Однако это еще ничего. Если перед вами матерьял твердый и неуступчивый, печаль снова сменяется веселым настроением. Ну да! Придется ломать жизнь, пока она тебя не сломит. Сколько крови сердца и сколько соков нервов просит каждый камень, выломанный из нелепой стены, закупорившей нас со всех сторон! Ломать жизнь можно, только ломая себя, но все же ломать ее можно, и в самой ломке, и в созидании новых форм, как бы ни мучительно трудна была эта работа, много захватывающего счастья; и в трупе павшего каменолома со сломанными крыльями и руками, с разбитой грудью, — бездна красоты и обетования, смысла и гордости. Гораздо печальнее то, что еще и на другие мысли наводит зрелище юной силы, бурно рвущейся навстречу жизни. Вокруг нее стоит множество «двоеточий», вопросительных знаков и других знаков препинания, в лице обывателей, и все они желчно повторяют: «Высоко летаешь — где-то сядешь?» И сочувствующий друг не может не следить с беспокойством за полетами молодого существа. Не всегда матерьял оказывается твердым: иногда он оказывается гибким.
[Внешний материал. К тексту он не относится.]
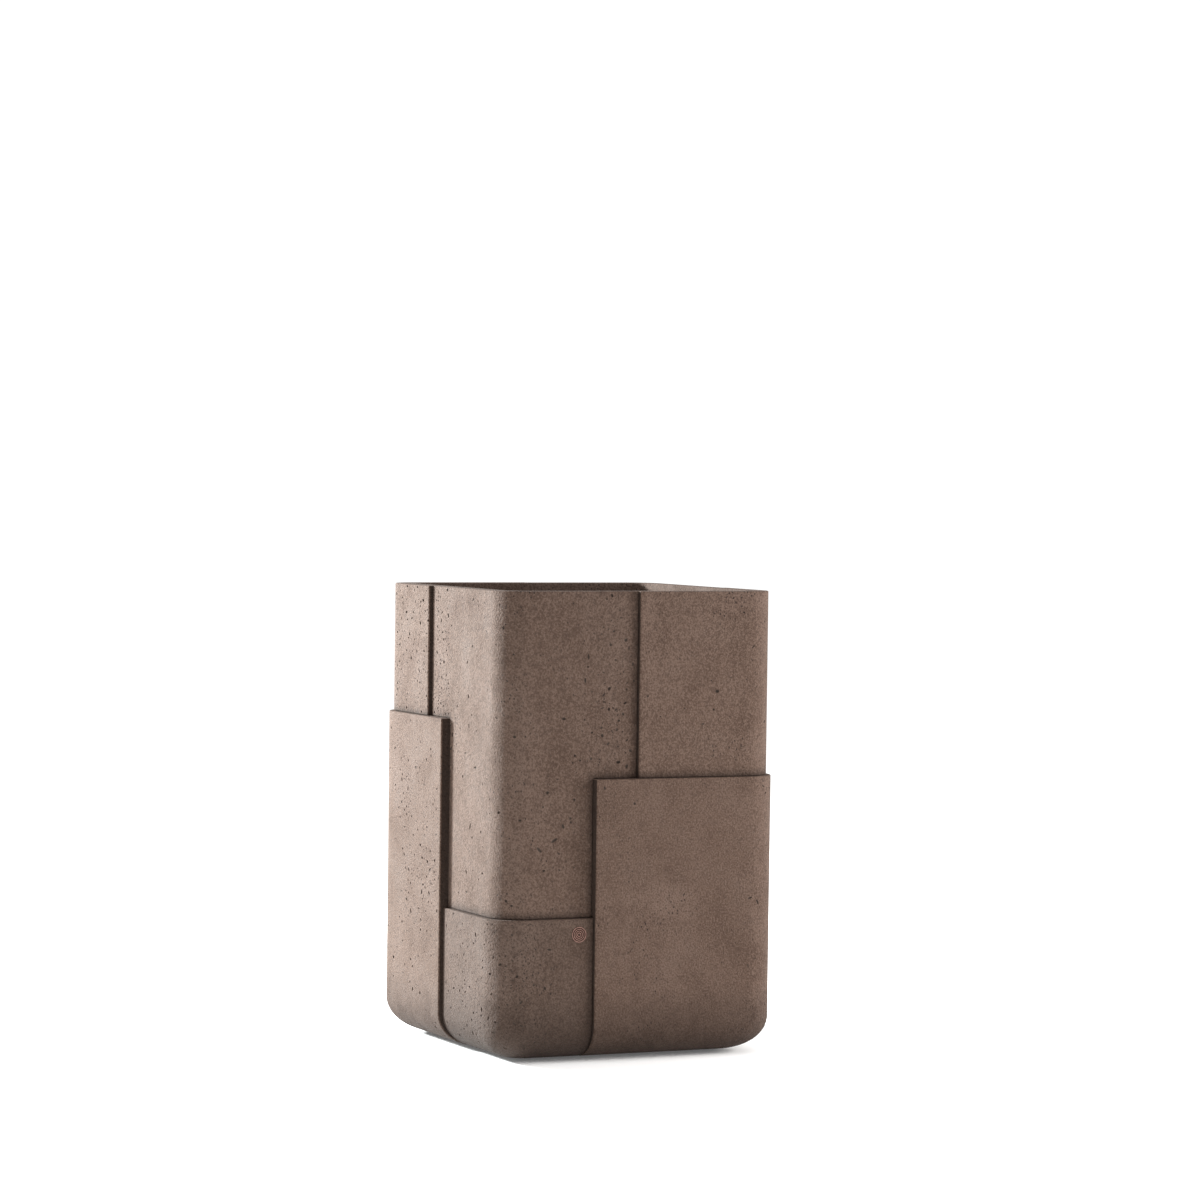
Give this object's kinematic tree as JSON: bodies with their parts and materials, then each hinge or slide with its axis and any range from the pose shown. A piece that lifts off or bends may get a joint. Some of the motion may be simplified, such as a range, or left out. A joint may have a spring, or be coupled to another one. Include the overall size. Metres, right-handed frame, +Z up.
{
  "type": "planter box",
  "caption": "Tall square street planter: a concrete tub clad with overlapping concrete slabs, with a lift-out plastic liner and a drained base.",
  "frame": {"origin": "middle of the footprint, on the ground", "axes": "+Z up, -Y towards the front face, +X to the right seen from the front"},
  "size_m": [0.6, 0.6, 0.89],
  "materials": {
    "slab_concrete": "matte",
    "core_concrete": "matte",
    "liner_plastic": "matte",
    "drain_plastic": "matte",
    "cap_plastic": "satin",
    "stainless_steel": "brushed",
    "socket_steel": "satin",
    "pad_rubber": "matte",
    "badge_metal": "satin"
  },
  "bodies": {
    "planter_shell": {"core_tub": "core_concrete", "slab_front_left_upper": "slab_concrete", "slab_front_left_lower": "slab_concrete", "slab_front_right_upper": "slab_concrete", "slab_front_right_lower": "slab_concrete", "slab_back_right_upper": "slab_concrete", "slab_back_right_lower": "slab_concrete", "slab_back_left_upper": "slab_concrete", "slab_back_left_lower": "slab_concrete", "badge_disc": "badge_metal", "drain_sleeve": "drain_plastic", "drain_strainer": "drain_plastic", "base_pad_front_left": "pad_rubber", "base_pad_front_right": "pad_rubber", "base_pad_back_right": "pad_rubber", "base_pad_back_left": "pad_rubber", "lifting_socket_front": "socket_steel", "lifting_socket_right": "socket_steel", "lifting_socket_back": "socket_steel", "lifting_socket_left": "socket_steel", "socket_cap_front": "cap_plastic", "socket_cap_right": "cap_plastic", "socket_cap_back": "cap_plastic", "socket_cap_left": "cap_plastic"},
    "liner_body": {"liner": "liner_plastic", "handle_bracket_left_front": "liner_plastic", "handle_bracket_left_back": "liner_plastic", "handle_bracket_right_front": "liner_plastic", "handle_bracket_right_back": "liner_plastic"},
    "drainage_plate_body": {"drainage_plate": "drain_plastic"},
    "handle_left_body": {"liner_handle_left": "stainless_steel"},
    "handle_right_body": {"liner_handle_right": "stainless_steel"}
  },
  "joints": [
    {"name": "liner_lift", "type": "slide", "parent": "planter_shell", "child": "liner_body", "axis": [0, 0, 1], "range_m": [0, 0.5]},
    {"name": "plate_lift", "type": "slide", "parent": "liner_body", "child": "drainage_plate_body", "axis": [0, 0, 1], "range_m": [0, 0.46]},
    {"name": "handle_left_swing", "type": "hinge", "parent": "liner_body", "child": "handle_left_body", "pos_m": [-0.221, 0, 0.838], "axis": [0, -1, 0], "range_deg": [0, 172]},
    {"name": "handle_right_swing", "type": "hinge", "parent": "liner_body", "child": "handle_right_body", "pos_m": [0.221, 0, 0.838], "axis": [0, 1, 0], "range_deg": [0, 172]}
  ]
}
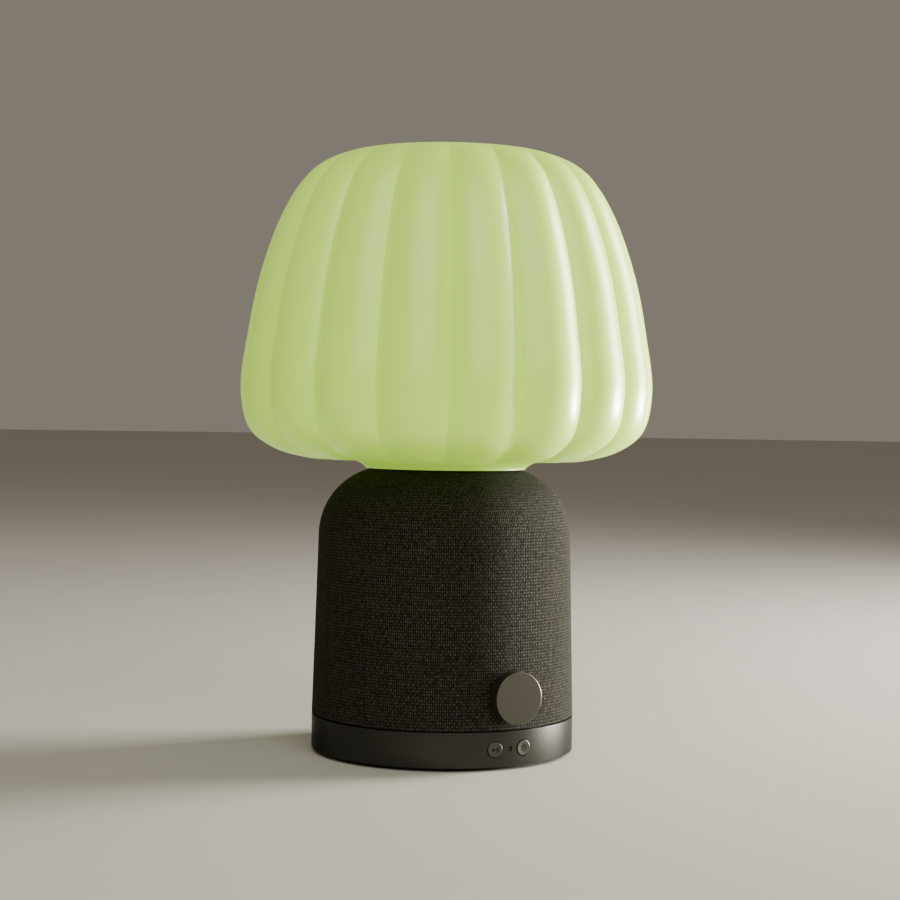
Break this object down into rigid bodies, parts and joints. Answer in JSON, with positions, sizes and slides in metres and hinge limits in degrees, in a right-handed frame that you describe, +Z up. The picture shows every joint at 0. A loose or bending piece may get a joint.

Ведь и Басовы, и Шалимовы, и Рюмины — все были хорошими молодыми людьми.
Возьмите вы ту же Варвару Михайловну: как долго, как безобразно долго терпит она пошлейшего Басова и всю окружающую ее басовщину. Протестуя против жалоб, она сама очень не прочь от жалобных тирад. После одной из них у Варвары Михайловны завязывается такой разговор:
...«Калерия (брезгливо, с досадой). Почему ты не бросишь мужа? Это такой пошляк, он тебе совершенно лишний… (Варвара Михайловна с недоумением смотрит на Калерию.)
Калерия (настойчиво). Брось его и уходи куда-нибудь… учиться иди… влюбись… только уйди!